### WORK REQUIRED
Print out the material that follows word for word.

======== DATASET EXTRACT

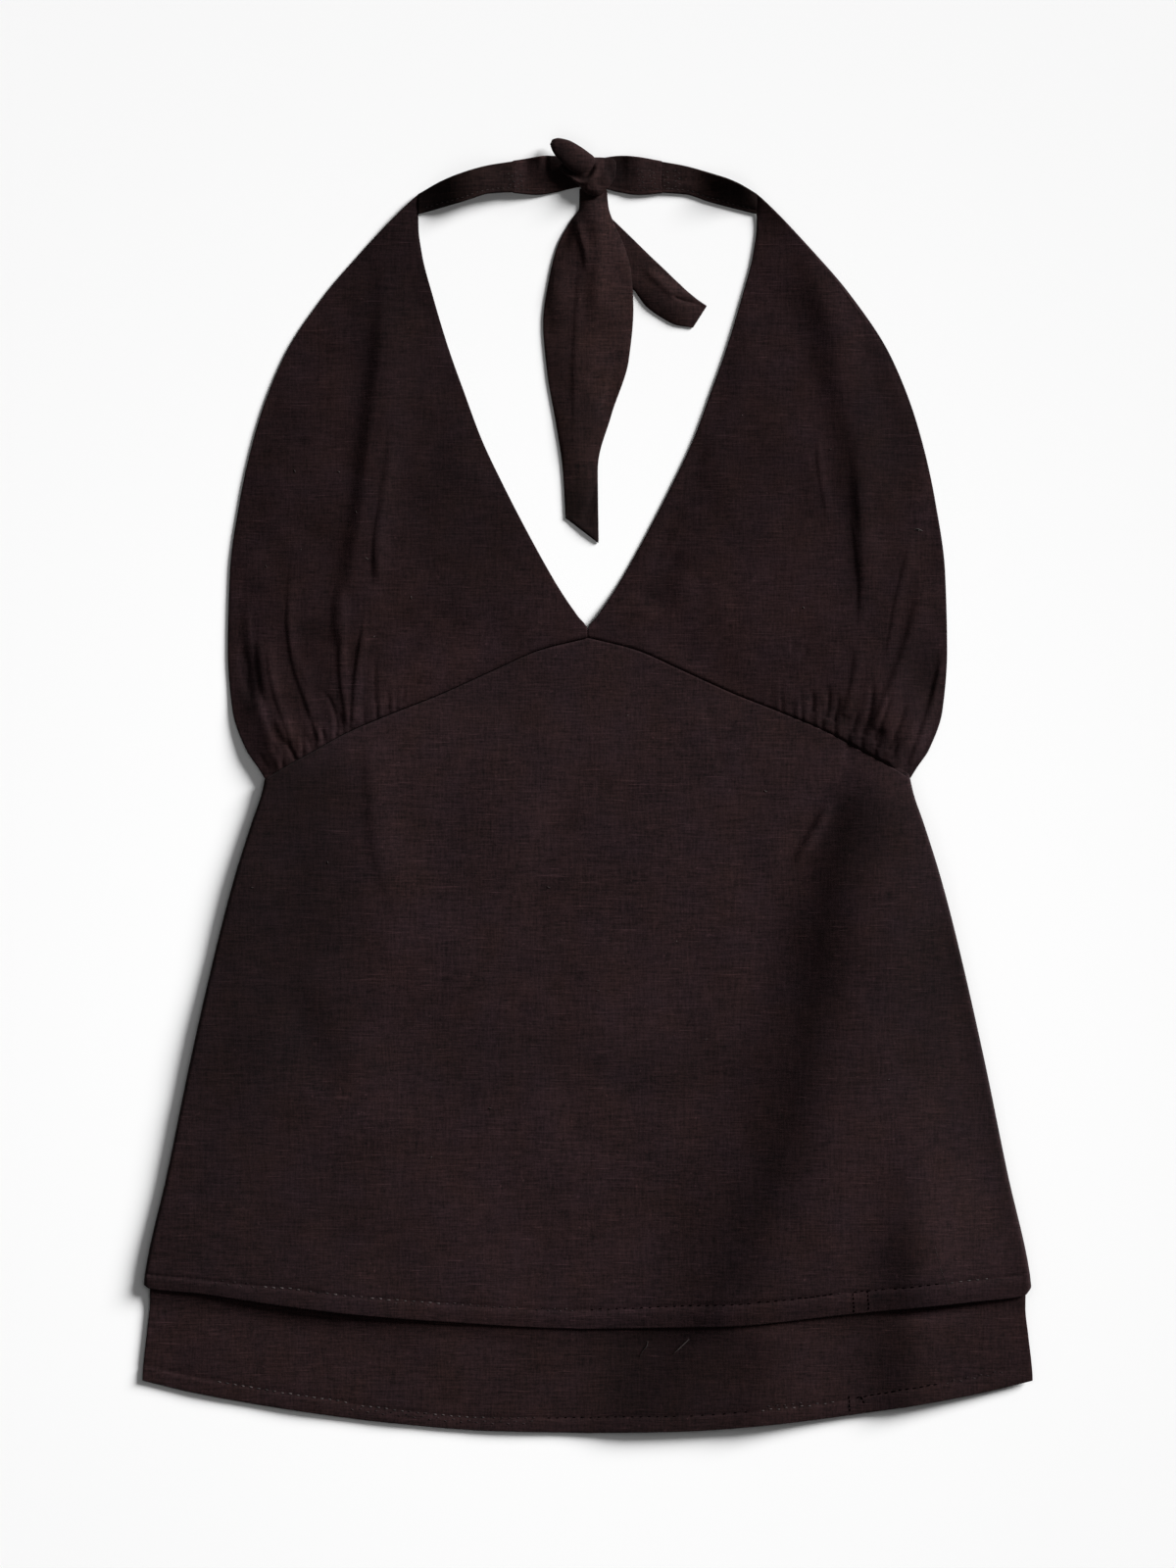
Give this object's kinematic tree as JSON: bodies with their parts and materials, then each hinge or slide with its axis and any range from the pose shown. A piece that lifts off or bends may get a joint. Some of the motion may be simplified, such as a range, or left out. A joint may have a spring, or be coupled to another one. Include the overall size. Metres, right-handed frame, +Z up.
{
  "type": "halter neck top, laid flat",
  "caption": "Halter neck top laid flat: gathered bust cups, deep V neckline, knotted neck strap with loose tails, flared double-layer skirt with curved hems.",
  "frame": {"origin": "middle of the garment's outline as it lies, at the surface that it lies on", "axes": "+X to the right as seen with the neck up, +Y from the hem to the neck, +Z up from the surface that it lies on"},
  "size_m": [0.4902, 0.7133, 0.0191],
  "materials": {
    "outer_cloth": "matt slubby linen weave, dark brown",
    "under_cloth": "matt slubby linen weave, dark brown",
    "cup_cloth": "matt slubby linen weave, dark brown",
    "strap_cloth": "matt slubby linen weave, dark brown",
    "tie_cloth": "matt slubby linen weave, dark brown"
  },
  "bodies": {
    "root": {"front_panel": "outer_cloth", "back_panel": "outer_cloth", "under_front": "under_cloth", "under_back": "under_cloth", "cup_left": "cup_cloth", "cup_right": "cup_cloth", "strap_left": "strap_cloth", "strap_right": "strap_cloth", "tie_run_left": "tie_cloth", "tie_run_right": "tie_cloth", "tie_knot": "tie_cloth", "tie_tail_long": "tie_cloth", "tie_tail_short": "tie_cloth"}
  },
  "joints": []
}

================

### THE RESULT
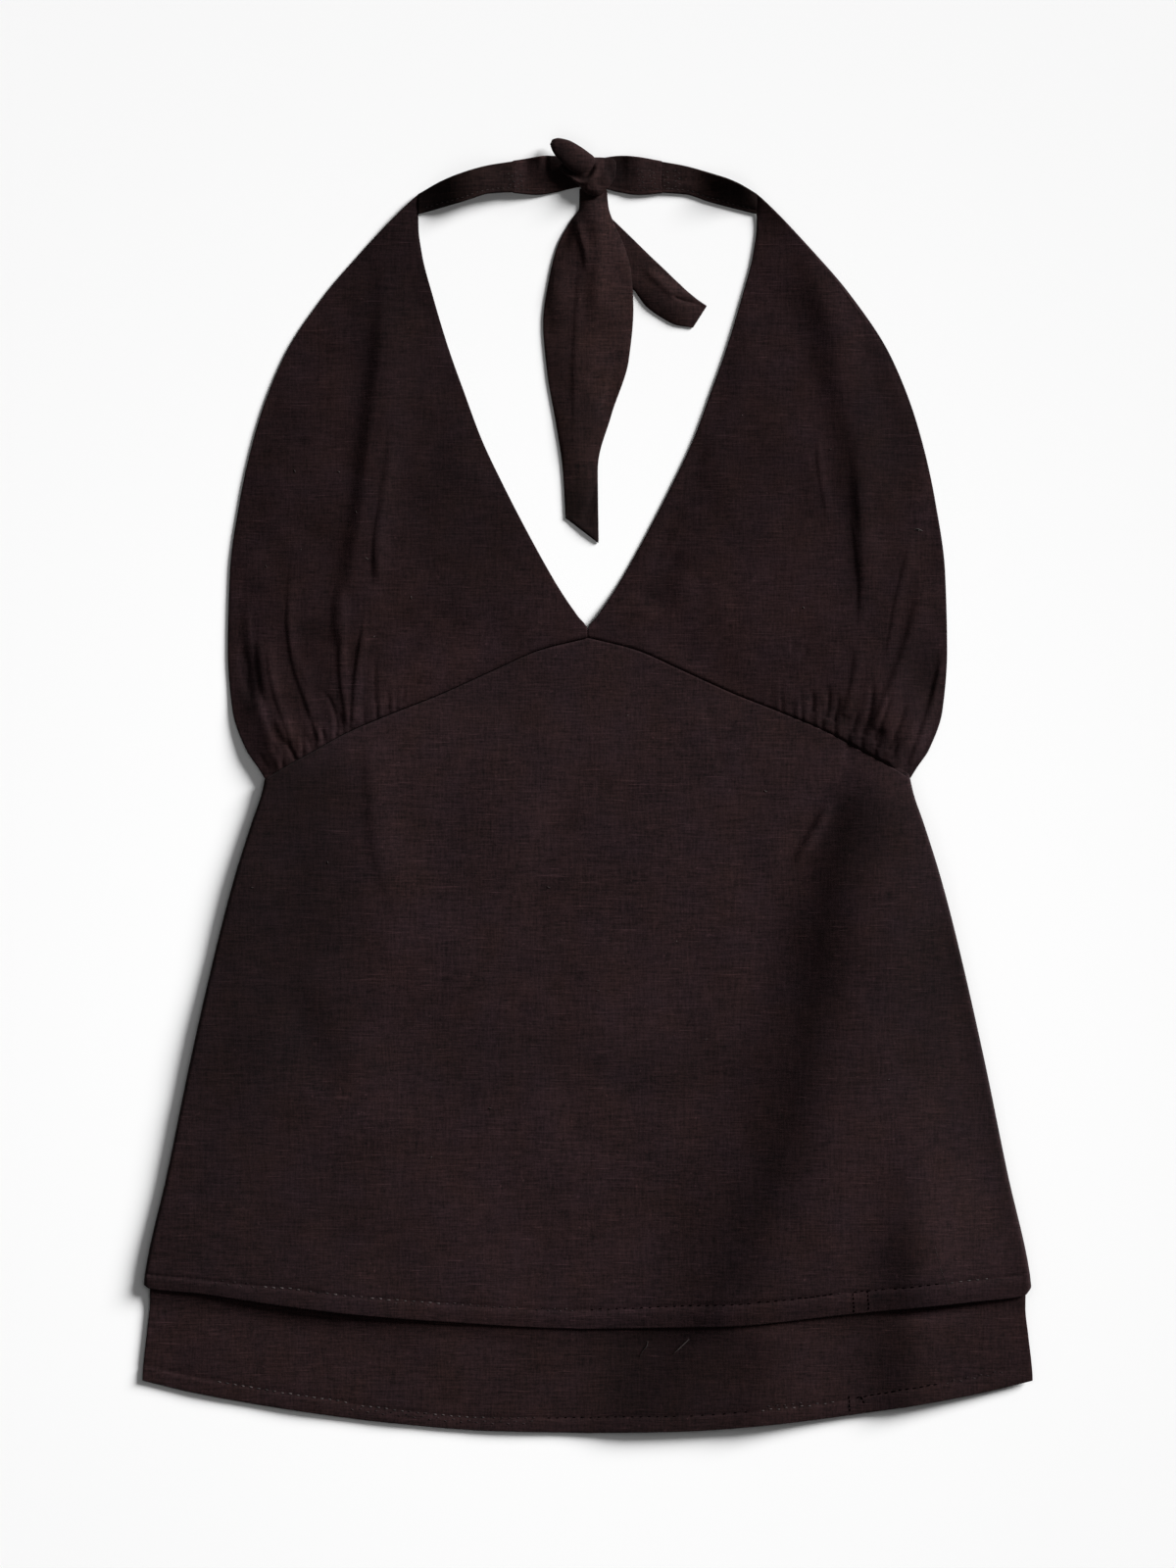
Give this object's kinematic tree as JSON: bodies with their parts and materials, then each hinge or slide with its axis and any range from the pose shown. A piece that lifts off or bends may get a joint. Some of the motion may be simplified, such as a range, or left out. A joint may have a spring, or be coupled to another one. Include the overall size. Metres, right-handed frame, +Z up.
{
  "type": "halter neck top, laid flat",
  "caption": "Halter neck top laid flat: gathered bust cups, deep V neckline, knotted neck strap with loose tails, flared double-layer skirt with curved hems.",
  "frame": {"origin": "middle of the garment's outline as it lies, at the surface that it lies on", "axes": "+X to the right as seen with the neck up, +Y from the hem to the neck, +Z up from the surface that it lies on"},
  "size_m": [0.4902, 0.7133, 0.0191],
  "materials": {
    "outer_cloth": "matt slubby linen weave, dark brown",
    "under_cloth": "matt slubby linen weave, dark brown",
    "cup_cloth": "matt slubby linen weave, dark brown",
    "strap_cloth": "matt slubby linen weave, dark brown",
    "tie_cloth": "matt slubby linen weave, dark brown"
  },
  "bodies": {
    "root": {"front_panel": "outer_cloth", "back_panel": "outer_cloth", "under_front": "under_cloth", "under_back": "under_cloth", "cup_left": "cup_cloth", "cup_right": "cup_cloth", "strap_left": "strap_cloth", "strap_right": "strap_cloth", "tie_run_left": "tie_cloth", "tie_run_right": "tie_cloth", "tie_knot": "tie_cloth", "tie_tail_long": "tie_cloth", "tie_tail_short": "tie_cloth"}
  },
  "joints": []
}